Lastly, establishing a rapport with your teammates was an unexpected necessity. In high school, you’ve known everyone your whole life, so you don’t need to re-establish credibility. In college, you come together with a new crew in a new environment. Establishing yourself as reliable is critical to earning the trust of your team,” said Eric.



Vice President of Commercial Vehicle and Industrial (CVI) Tyler Hill had quite the football career. He played for five years as an undergrad at Michigan Technological University (MTU) with the Michigan Tech Huskies. Tyler later played in the professional arena football league (AF2) Green Bay Bomber in Wisconsin for one year and in the professional Indoor Football League (IFL) Green Bay Blizzard for a year. Finally, he played for the semi-pro Northern Lights football team, the Arctic Blasts, for five years in Michigan.
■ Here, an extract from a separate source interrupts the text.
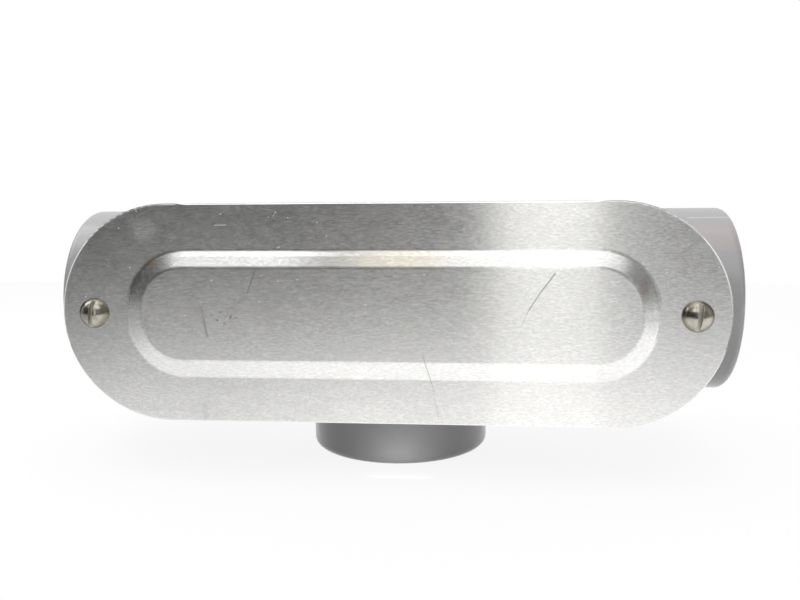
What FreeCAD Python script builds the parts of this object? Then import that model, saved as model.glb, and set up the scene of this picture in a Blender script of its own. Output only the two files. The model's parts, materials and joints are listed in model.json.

With such an impressive football career, we were eager to learn the skills he developed and how he applies them to his role at Grede. “I gained skills in leadership, teamwork, and work ethic. I still share the same simple principles taught by my coaches, and it has become my motto— ‘do what’s right, do it the best you can, and treat others the way you want to be treated.’

While there were moments on the field, wins, and big plays, the fondest memories were of the grind with my teammates. The morning running, winter/summer training, ‘two-a-days,’ and practices in the sun, rain, and snow—those were the moments that bonded the team and made it a family,” said Tyler.


Grede has a strong workforce of 3,000 employees. In this article, we shared just three examples of employees who were college athletes and the leadership skills they demonstrated on and off the field. There are plenty of other Grede team members with an athletic background that we didn’t highlight today, but their determination and grit don’t go unnoticed.

Athletes take responsibility and have a passion for winning. At Grede, we’re always looking to acquire talent with these skills. When we have the best people on our team, we can go long and make a touchdown.